‘We won’t stop’: Separate weekly rallies to push for hostage deal, new elections

Various protests in Tel Aviv and elsewhere will maintain pressure on government to free Gaza captives, set new date for national polls

Demonstrators call for the release of hostages held by Hamas in the Gaza Strip, outside the Kirya military headquarters in Tel Aviv, March 16, 2024. (Miriam Alster/Flash90)
File: Demonstrators call for the release of hostages held by Hamas in the Gaza Strip, outside the Kirya military headquarters in Tel Aviv, March 16, 2024. (Miriam Alster/Flash90)

The families of Israeli hostages held in Gaza were set to hold their weekly rally in Tel Aviv Saturday evening to press for an agreement, as protests against the government were also set to be held nationwide.

The main rally for the captives is planned for 7:30 p.m. in Tel Aviv’s Hostages Square.

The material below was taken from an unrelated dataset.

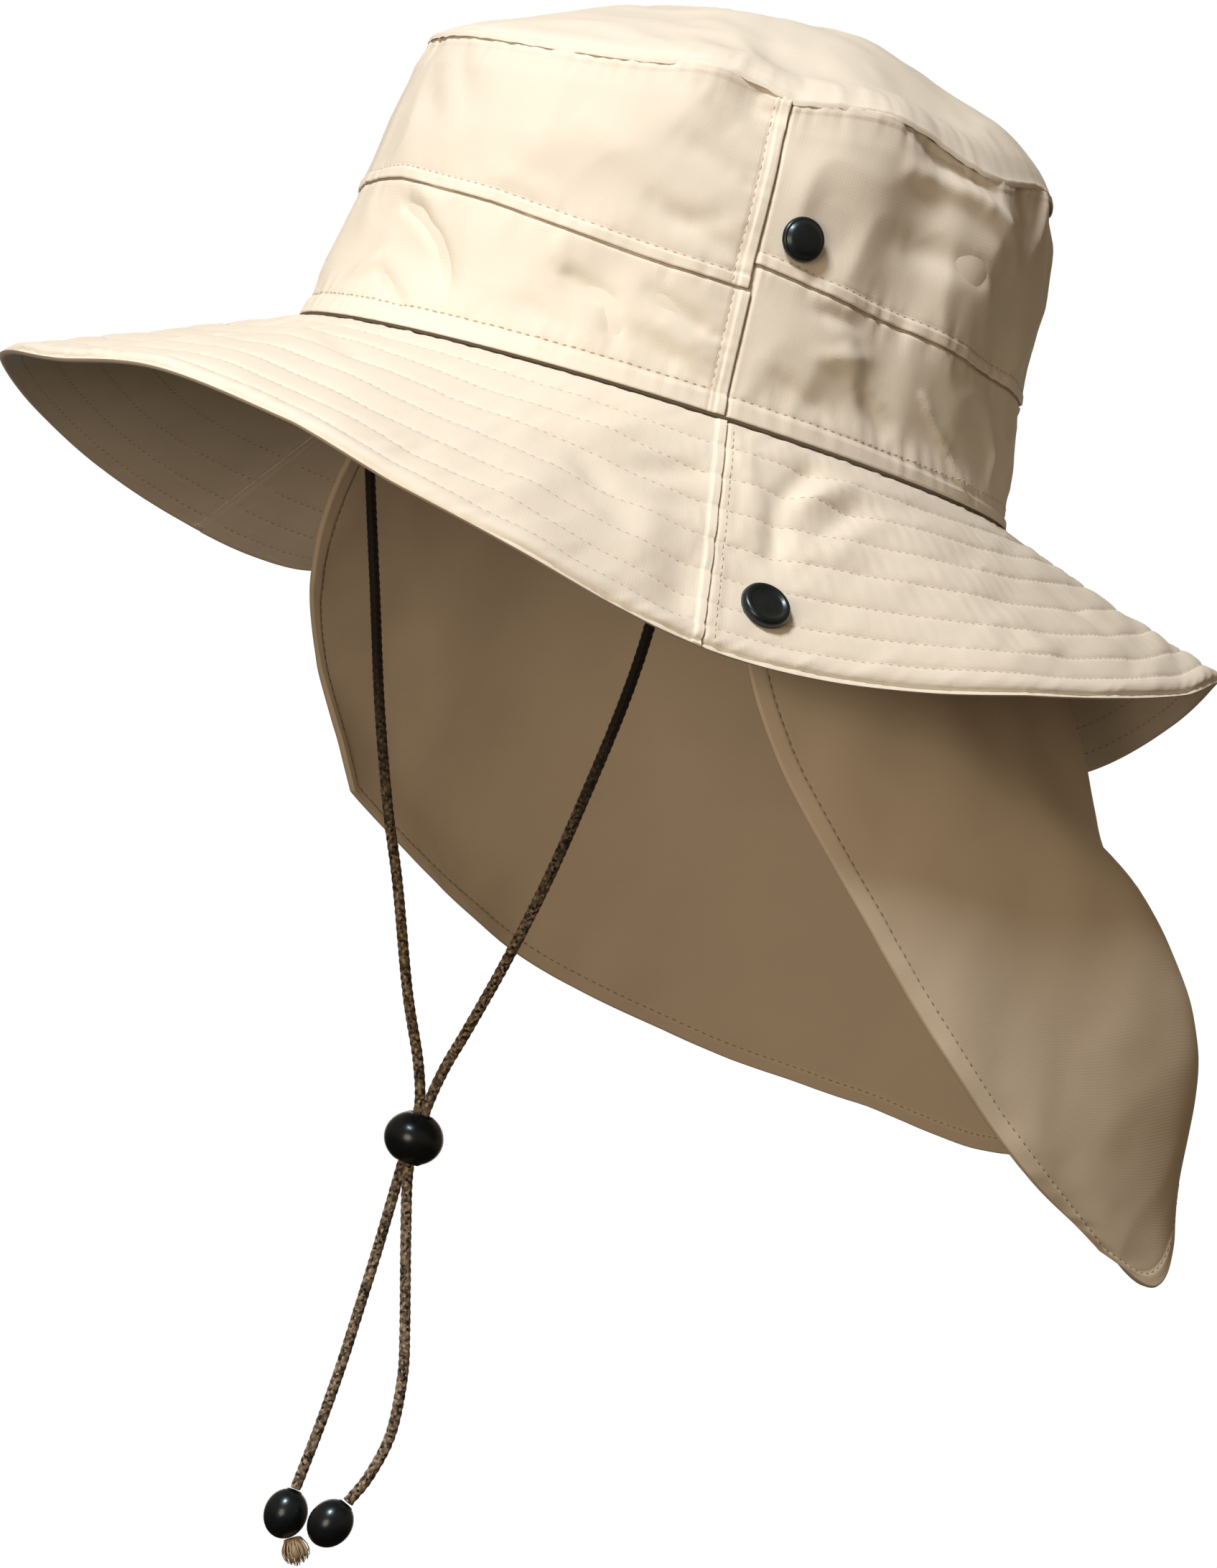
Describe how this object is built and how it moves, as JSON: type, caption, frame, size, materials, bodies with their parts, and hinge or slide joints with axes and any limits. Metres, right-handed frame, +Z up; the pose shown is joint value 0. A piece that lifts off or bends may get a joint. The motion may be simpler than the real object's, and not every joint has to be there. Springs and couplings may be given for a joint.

“The hostages can’t cry out, they need us to be there for them, and we won’t stop until they are all home,” the Hostages and Missing Families Forum wrote in a statement ahead of the rally.

Anti-government protesters will gather earlier, at 6:45 p.m., on Tel Aviv’s Kaplan Street, to demand new elections. Scheduled speakers are relatives of hostages, including Yael Engel Lichi, whose nephew Ofir Engel was kidnapped on October 7 and freed under a week-long truce in November, and Yifat Calderon, whose niece Ofer Calderon is still in captivity.

Other demonstrations either demanding a deal or fresh elections were expected in Jerusalem, Haifa, Beersheba and other cities and towns across the country.

The events will take place amid high-stakes hostage talks between Israel and Hamas in Doha, held indirectly, after some reported pressure on the terror group by mediators Qatar and Egypt to soften its demands.

The talks are focused on efforts to finalize an agreement for a six-week truce in Gaza — based on a framework reached in Paris last month — and the release of some 40 children, women, elderly and sick hostages in the first phase, in exchange for Palestinian prisoners held by Israel and an increase of humanitarian aid to the Strip. Of 253 hostages abducted by Hamas and other terrorists from Israel on October 7, 2023, some 130 are still held captive in Gaza, though not all are alive.

Hamas has to date conditioned any further hostage releases on an Israeli commitment to a permanent ceasefire, a demand Israel has rejected outright, vowing to resume its military campaign after any hostage-truce deal has been implemented and to complete its goal of removing the terror group from power.

As Mossad spy agency chief David Barnea and the other officials left for Qatar, an Israeli official told The Times of Israel that “there has been no real progress” in negotiations with Hamas.

“The Americans are dressing it up as progress,” said the source. “The pressure to move forward is coming from them.”

Echoing that assessment, Channel 12 quoted an Israeli source saying families of hostages should not get the impression that a breakthrough was likely, while also saying the talks were progressing.

The network also reported, without citing a source, that Hamas was showing greater flexibility in recent days, and that this was directly linked to the military’s ongoing operation at Gaza City’s Shifa Hospital. The Israel Defense Forces says the raid has resulted in the deaths of over 170 gunmen and the arrest of hundreds of terror operatives, including senior figures in Hamas and Palestinian Islamic Jihad.

Commenting Friday on the hostage talks before leaving Israel, US Secretary of State Antony Blinken said negotiators had made progress in recent weeks, “closing gaps” between Israel and Hamas, but acknowledged a lot more work still needed to be done.

“Almost by definition, when you get down to the last items, they tend to be the hardest,” he told reporters at Ben Gurion Airport, “but we’re determined to try to get it done.”

Meanwhile, the government’s popularity has plummeted since the beginning of the war, leading to growing calls for elections. It has faced blame over its failure to prevent the October 7 massacre, while some have charged it has fumbled when dealing with key matters relating to the conflict.

Among criticisms of Netanyahu has been his reluctance to confront his ultra-Orthodox coalition partners over the increasingly thorny issue of the Haredi draft, especially given the army’s manpower shortage amid the war.

A Channel 12 poll aired earlier this month found that a potential coalition led by National Unity party leader and war cabinet minister Benny Gantz would secure 69 of the Knesset’s 120 seats if elections were held today, compared to a bloc led by Netanyahu, which would win only 46 seats.

When asked who they would like to see as prime minister, more respondents said Gantz over Netanyahu, by a margin of 41% to 29%.

Calls for election have also come from Israel’s closest ally, with US Senate Majority Leader Chuck Schumer, the country’s highest-ranking Jewish elected leader and a longtime advocate for Israel, making a speech last week criticizing Netanyahu’s conduct in the Israel-Hamas war and urging new elections.

The remarks were denounced by the premier, coalition ministers and US Republicans, but received backing from US President Joe Biden and Democratic lawmakers.

Sam Sokol contributed to this report.